At this point, there’s really only one thing we can do to prevent a total climate catastrophe: we must keep carbon in the ground.

And the best way to keep carbon in the ground is to put a price on it.

Right now, the fossil fuel industry is the only industry in the world that doesn’t have to pay to clean up its own waste.

Instead, these guys pass the costs of that waste (carbon pollution) on to the rest of us in the form of what economists call “negative externalities.”

Some examples of “negative externalities” include things like the cost of cleaning up from climate change driven severe weather events, the cost of pollution-related health problems and the cost to local economies of fishing grounds devastated by ocean acidification.
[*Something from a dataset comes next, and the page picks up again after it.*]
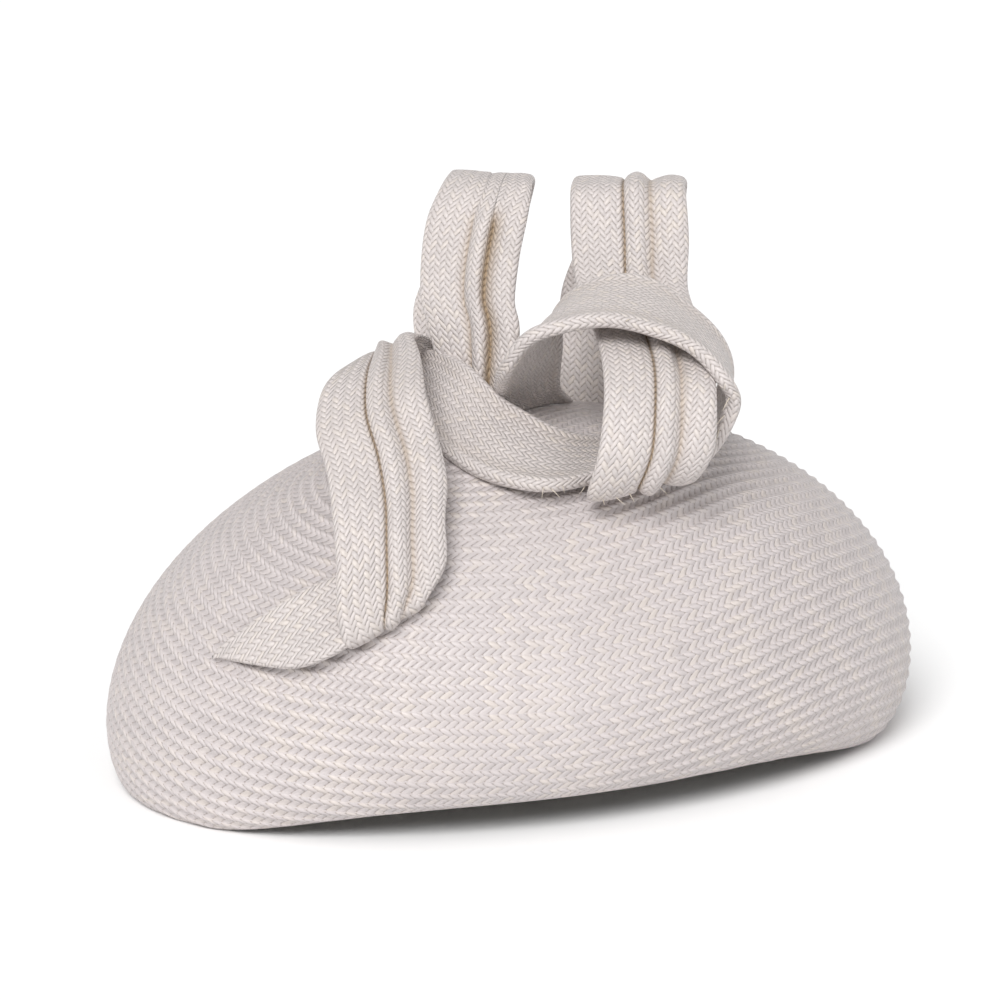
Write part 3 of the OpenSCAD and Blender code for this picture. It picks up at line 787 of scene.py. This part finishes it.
# ---------------------------------------------------------------------------
# Band: 15 mm grosgrain ribbon, steamed to the curve and felled over the lining's edge.
# Fine ribs run across its width, and both its edges are woven with small loops.
BAND_OUT, BAND_IN = 3.9, 4.7
BAND_TOP, BAND_LOW = 84, 110
BAND_RIBS = 420
BAND_RIB_HEIGHT = 0.06
BAND_SECTION = 24
band_t = np.array([0, 0.46, 0.5, 0.96, 1.0])
band_row = np.array([BAND_TOP, BAND_LOW, BAND_LOW, BAND_TOP, BAND_TOP])
band_depth = np.array([BAND_IN, BAND_IN, BAND_OUT, BAND_OUT, BAND_IN])


def band_place(s, t):
    turn = turn_at(s)
    ribs = BAND_RIB_HEIGHT * np.cos(2 * math.pi * s * BAND_RIBS)
    depth = np.interp(t, band_t, band_depth)
    inner_face = depth > 4.5
    return crown_point(turn, np.interp(t, band_t, band_row), depth + ribs * inner_face)


def band_pattern(s, t):
    return np.stack([s * AROUND, t * BAND_SECTION], -1)


band = shaped_grid("grosgrain_band", (1680, 12), band_place, band_pattern)
grosgrain = bpy.data.materials.new("cotton grosgrain ribbon")
grosgrain.use_nodes = True
grosgrain_tree = grosgrain.node_tree
grosgrain_shader = grosgrain_tree.nodes["Principled BSDF"]
grosgrain_shader.inputs["Roughness"].default_value = 0.62
grosgrain_shader.inputs["Sheen Weight"].default_value = 0.2
uv = add(grosgrain_tree, "ShaderNodeUVMap", uv_map="UVMap")
# A rib every 1.4 mm along the ribbon
rib = add(grosgrain_tree, "ShaderNodeSeparateXYZ", uv)
rib_turns = 2 * math.pi * BAND_RIBS / AROUND
rib = add(grosgrain_tree, "ShaderNodeMath", rib, rib_turns, operation="MULTIPLY")
rib = add(grosgrain_tree, "ShaderNodeMath", rib, operation="COSINE")
fuzz = add(grosgrain_tree, "ShaderNodeTexNoise", uv, None, 4.0, 2.0)
rib_shade = add(grosgrain_tree, "ShaderNodeMath", fuzz, 0.5, rib, operation="MULTIPLY_ADD")
# The colour is lighter on each rib's crest and darker between ribs as painted shade, with a little
# random fuzz
rib_tone_and_painted_shade = add(grosgrain_tree, "ShaderNodeValToRGB", rib_shade)
rib_tone_and_painted_shade.node.color_ramp.elements[0].color = linear("#DDD5C8")
rib_tone_and_painted_shade.node.color_ramp.elements[1].color = linear("#EFE9DF")
grosgrain_tree.links.new(rib_tone_and_painted_shade, grosgrain_shader.inputs["Base Color"])
rib_bump = add(grosgrain_tree, "ShaderNodeBump", 0.5, 0.12 * MM)
grosgrain_tree.links.new(rib_shade, rib_bump.node.inputs["Height"])
grosgrain_tree.links.new(rib_bump, grosgrain_shader.inputs["Normal"])
band.data.materials.append(grosgrain)
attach(band, "headpiece")
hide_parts("petersham_band")

# ---------------------------------------------------------------------------
# Label: a plain folded tab of satin with nothing woven in it, stitched flat to the lining
# at its two short ends.
LABEL_TURNS = (247.5, 277.5)
LABEL_TOP, LABEL_LOW = 66, 76
LABEL_OUT, LABEL_IN = 3.85, 4.25
LABEL_LIFT = 0.25
LABEL_LENGTH = 52
LABEL_SECTION = 34
label_t = np.array([0, 0.46, 0.5, 0.96, 1.0])
label_row = np.array([LABEL_TOP, LABEL_LOW, LABEL_LOW, LABEL_TOP, LABEL_TOP])
label_depth = np.array([LABEL_IN, LABEL_IN, LABEL_OUT, LABEL_OUT, LABEL_IN])


def label_place(s, t):
    turn = np.radians(LABEL_TURNS[0] + (LABEL_TURNS[1] - LABEL_TURNS[0]) * s)
    depth = np.interp(t, label_t, label_depth) + LABEL_LIFT * np.sin(math.pi * s)
    return crown_point(turn, np.interp(t, label_t, label_row), depth)


def label_pattern(s, t):
    return np.stack([s * LABEL_LENGTH, t * LABEL_SECTION], -1)


label = shaped_grid("plain_label", (60, 40), label_place, label_pattern, fill=True)
label.data.materials.append(satin)
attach(label, "headpiece")
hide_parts("label_blank")


# ---------------------------------------------------------------------------
# Stitches and tacks: two-ply cotton thread, drawn tight, with a visible twist.
def dress(names, material):
    """Gives CAD nodes a material through their objects' slots."""
    for name in names:
        item = nodes[name]
        if not item.material_slots:
            item.data.materials.append(None)
        for slot in item.material_slots:
            slot.link = "OBJECT"
            slot.material = material


thread = bpy.data.materials.new("twisted cotton thread")
thread.use_nodes = True
thread_tree = thread.node_tree
thread_shader = thread_tree.nodes["Principled BSDF"]
thread_shader.inputs["Roughness"].default_value = 0.7
thread_shader.inputs["Sheen Weight"].default_value = 0.3
spot = add(thread_tree, "ShaderNodeTexCoord").node.outputs["Object"]
# The bands of the twist are 3.5 mm apart along an axis, coarser than real thread so they show; the
# darker bands are painted shade in the twist's grooves
twist = add(
    thread_tree, "ShaderNodeTexWave", spot, 180.0, 1.0, wave_type="BANDS", bands_direction="DIAGONAL"
)
twist_painted_shade = add(thread_tree, "ShaderNodeValToRGB", twist.node.outputs["Fac"])
twist_painted_shade.node.color_ramp.elements[0].color = linear("#CFC6B8")
twist_painted_shade.node.color_ramp.elements[1].color = linear("#EFE9DF")
thread_tree.links.new(twist_painted_shade, thread_shader.inputs["Base Color"])
dress(["binding_stitches", "band_stitches", "lining_stitches", "strap_tacks", "comb_loops"], thread)

# ---------------------------------------------------------------------------
# Wires: drawn steel millinery wire round the rim and inside the straps, its ends held in
# a crimped tube at the back.
wire = bpy.data.materials.new("drawn steel wire")
wire.use_nodes = True
wire_tree = wire.node_tree
wire_shader = wire_tree.nodes["Principled BSDF"]
wire_shader.inputs["Metallic"].default_value = 1.0
wire_shader.inputs["Base Color"].default_value = linear("#B9B9BC")
spot = add(wire_tree, "ShaderNodeTexCoord").node.outputs["Object"]
drawn = add(wire_tree, "ShaderNodeTexNoise", spot, None, 900.0, 2.0)
drawn_rough = add(wire_tree, "ShaderNodeMapRange", drawn, 0.3, 0.7, 0.26, 0.42)
wire_tree.links.new(drawn_rough, wire_shader.inputs["Roughness"])
dress(["edge_wire", "wire_joiner", "drape_wire", "ring_wire", "left_loop_wire", "right_loop_wire"], wire)

# ---------------------------------------------------------------------------
# Comb: bent spring-wire teeth bound to a bar with fine wire, the whole bright plated. It
# hangs from thread loops on the band and folds down out of the crown.
plated = bpy.data.materials.new("bright plated spring wire")
plated.use_nodes = True
plated_tree = plated.node_tree
plated_shader = plated_tree.nodes["Principled BSDF"]
plated_shader.inputs["Metallic"].default_value = 1.0
plated_shader.inputs["Base Color"].default_value = linear("#D9D9DC")
spot = add(plated_tree, "ShaderNodeTexCoord").node.outputs["Object"]
# Handling leaves the plating a little duller in patches about 5 mm across
worn = add(plated_tree, "ShaderNodeTexNoise", spot, None, 200.0, 3.0)
worn_rough = add(plated_tree, "ShaderNodeMapRange", worn, 0.35, 0.7, 0.1, 0.26)
plated_tree.links.new(worn_rough, plated_shader.inputs["Roughness"])
dress(["comb_bar", "comb_teeth", "comb_wrap"], plated)

# ---------------------------------------------------------------------------
# The matt white table it stands on, the light, and the camera.
# Two wide, soft suns, the stronger one from the left, and an even white world around them.
bm = bmesh.new()
bmesh.ops.create_grid(bm, x_segments=4, y_segments=4, size=20.0)
floor_mesh = bpy.data.meshes.new("floor")
bm.to_mesh(floor_mesh)
bm.free()
floor = bpy.data.objects.new("floor", floor_mesh)
bpy.context.scene.collection.objects.link(floor)
paper = bpy.data.materials.new("matt white paper")
paper.use_nodes = True
paper_shader = paper.node_tree.nodes["Principled BSDF"]
paper_shader.inputs["Base Color"].default_value = linear("#FDFDFD")
paper_shader.inputs["Roughness"].default_value = 0.9
paper_shader.inputs["Specular IOR Level"].default_value = 0.0
floor_mesh.materials.append(paper)

world = bpy.data.worlds.new("studio")
world.use_nodes = True
world.node_tree.nodes["Background"].inputs[0].default_value = linear("#FFFFFF")
world.node_tree.nodes["Background"].inputs[1].default_value = 0.53
bpy.context.scene.world = world

for title, comes_from, strength, spread in (
    ("key light", (-0.4, -0.6, 0.66), 2.45, 30),
    ("fill light", (0.7, -0.45, 0.6), 0.15, 50),
):
    lamp = bpy.data.lights.new(title, "SUN")
    lamp.energy = strength
    lamp.angle = math.radians(spread)
    lamp_object = bpy.data.objects.new(title, lamp)
    lamp_object.location = comes_from
    lamp_object.rotation_euler = Vector(comes_from).to_track_quat("Z", "Y").to_euler()
    bpy.context.scene.collection.objects.link(lamp_object)

CAMERA_TARGET = Vector((-0.005, 0, 0.0715))
CAMERA_TURN = math.radians(-20)
CAMERA_RISE = math.radians(16)
CAMERA_DISTANCE = 1.1
camera_data = bpy.data.cameras.new("camera")
camera_data.lens = 146.7
camera_data.sensor_width = 36
camera = bpy.data.objects.new("camera", camera_data)
back = Vector((
    math.sin(CAMERA_TURN) * math.cos(CAMERA_RISE),
    -math.cos(CAMERA_TURN) * math.cos(CAMERA_RISE),
    math.sin(CAMERA_RISE),
))
camera.location = CAMERA_TARGET + back * CAMERA_DISTANCE
camera.rotation_euler = back.to_track_quat("Z", "Y").to_euler()
bpy.context.scene.collection.objects.link(camera)
bpy.context.scene.camera = camera
bpy.context.scene.view_settings.view_transform = "Standard"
Because the fossil fuel fat-cats like Exxon and the Kochs just pass the costs of these externalities on to you and me to pay the bill, while getting an estimated $5.3 trillion in subsidies every year, the fossil fuel industry is artificially profitable and artificially competitive.

Oil and gas are only cheaper than wind and solar because their market price doesn’t reflect the damage they do to our planet and our society.

But if their market price did take into account this damage, then the fossil fuel industry would immediately lose out to renewables that are actually much, much cheaper than gas, coal or oil.

Which is why President Obama or his successor should put propose a national carbon tax and make the fossil fuel industry and billionaires pay to dispose of their own trash.

Even a small $10-per-ton national carbon tax would cut greenhouse gas emissions by around 28 percent of 2005 levels, save tens of thousands of lives, and, if the proceeds were given back to us like Alaska’s permanent fund, could help jump-start the renewable energy industry.

This isn’t complicated. It’s economics 101.

So if President Obama really wants to beef up his climate legacy, he should do more than just visit some melting glaciers in Alaska.

He should start working right now on the one thing that will really take the fight Big Oil: a national carbon tax.

We’re not going to stand for it. Are you?